- Born: 1887 Worcester, MA
- Died: 1980 (aged 92–93)

= Emily Burling Waite =

American artist (1887–1980)

Emily Burling Waite (1887–1980) was an American printmaker and painter.

==Early life and education==
Born in Worcester, Massachusetts, she studied first at the Worcester Art Museum School, then the Art Students League, New York. Following this, she studied for two years at the Boston Museum of Fine Arts School.

== Career ==
Waite held the Paige Travelling Scholarship of the Museum School from 1910-1912, and she had a solo exhibit in 1913 at the Renaissance Court.
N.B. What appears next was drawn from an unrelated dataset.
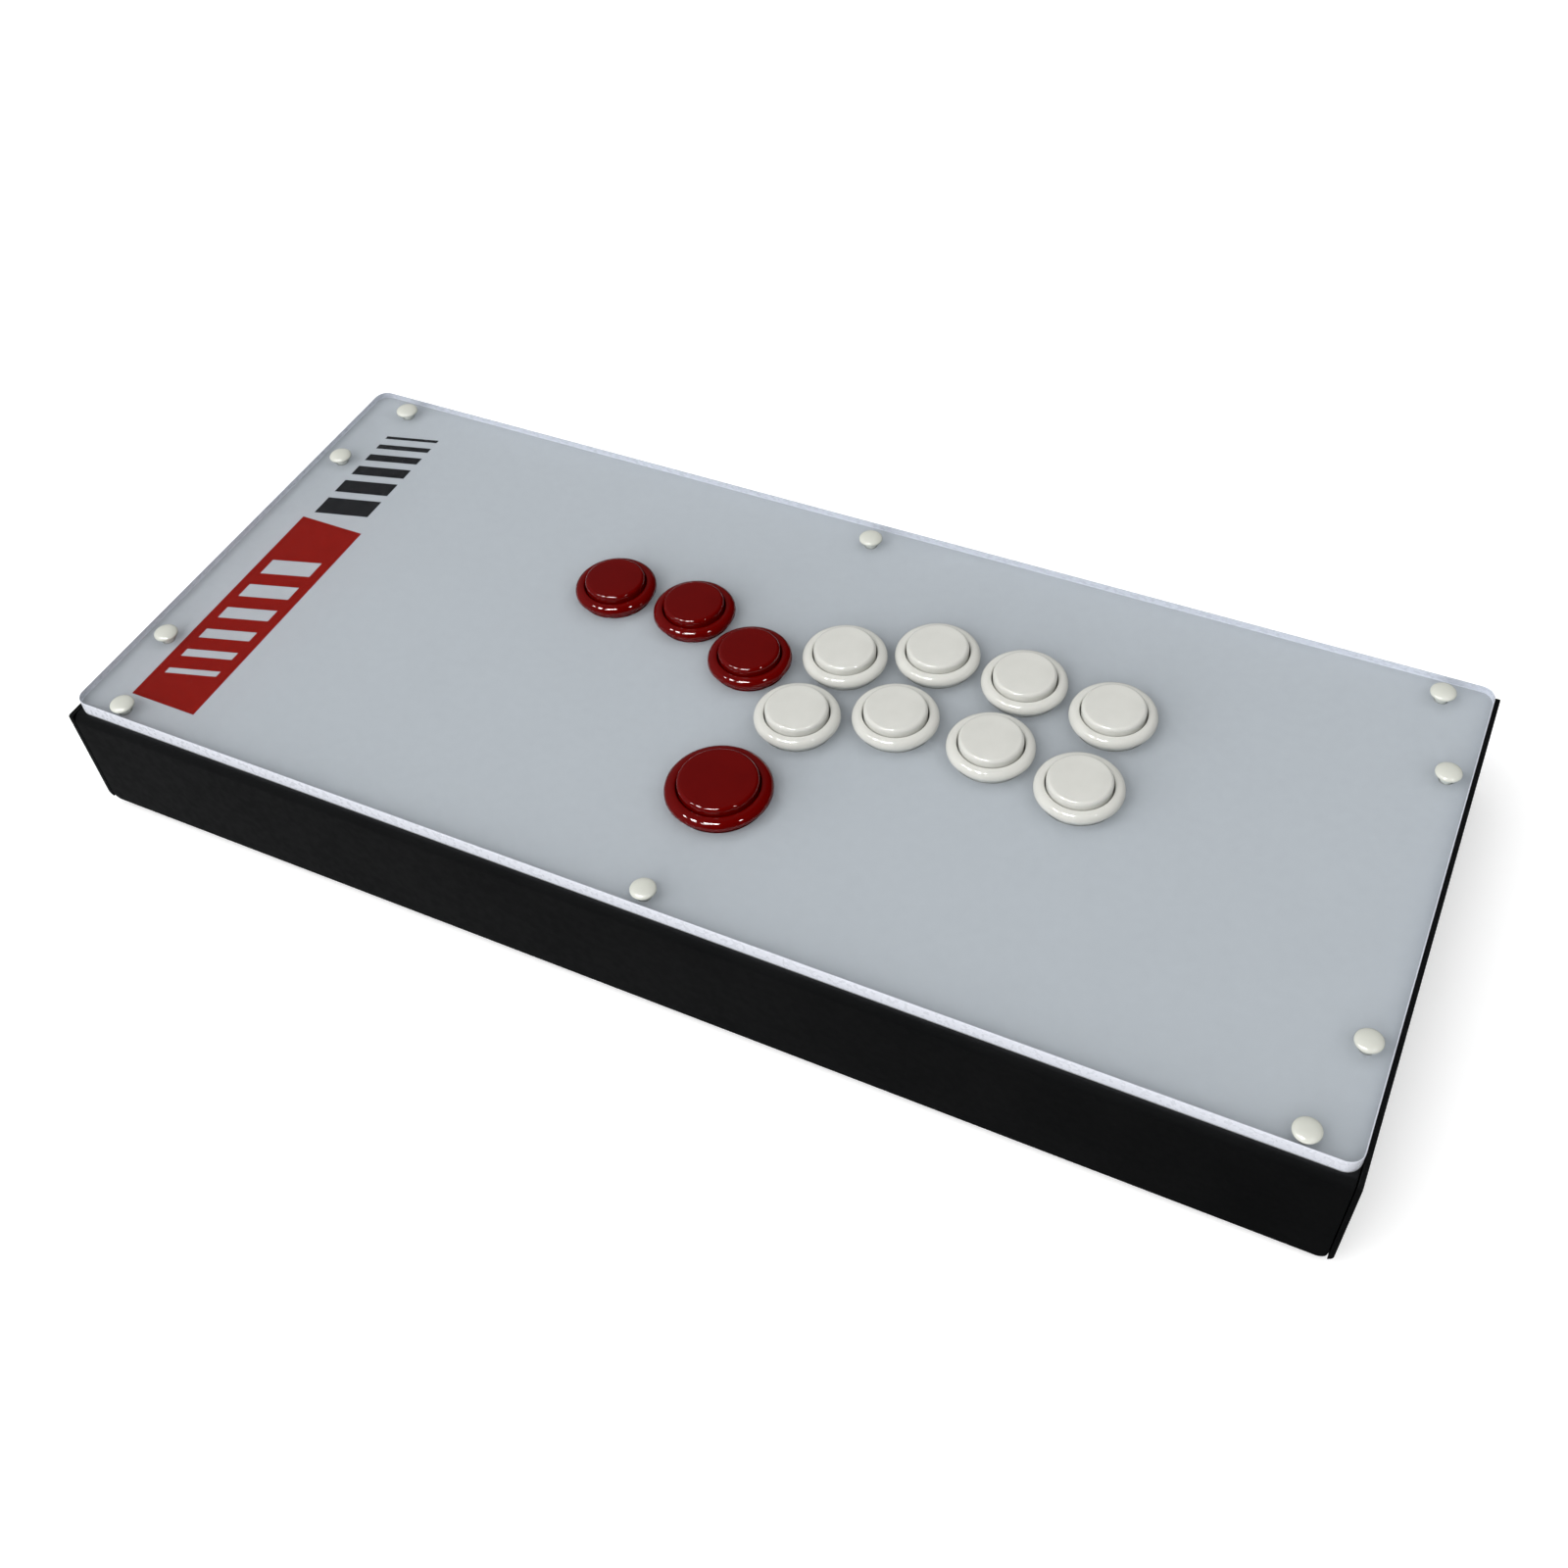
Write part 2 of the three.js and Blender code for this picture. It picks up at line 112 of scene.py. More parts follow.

In 1917 in Newport, Rhode Island, Waite had a solo exhibit of portraits and etchings, which was reviewed as "the drawing of the former is excellent," and in 1921 she had a studio in Newport.

== Life ==
Waite married Arthur Williams Manchester, a shipwright and president of the Williams and Manchester Shipyard, on September 10, 1924 in Worcester. They had two children, Lemuel A. W. Manchester and Laura Manchester Smith.

==Collections==
Her work is included in the collections of the Museum of Fine Arts, Boston; Smithsonian American Art Museum; and the Metropolitan Museum of Art.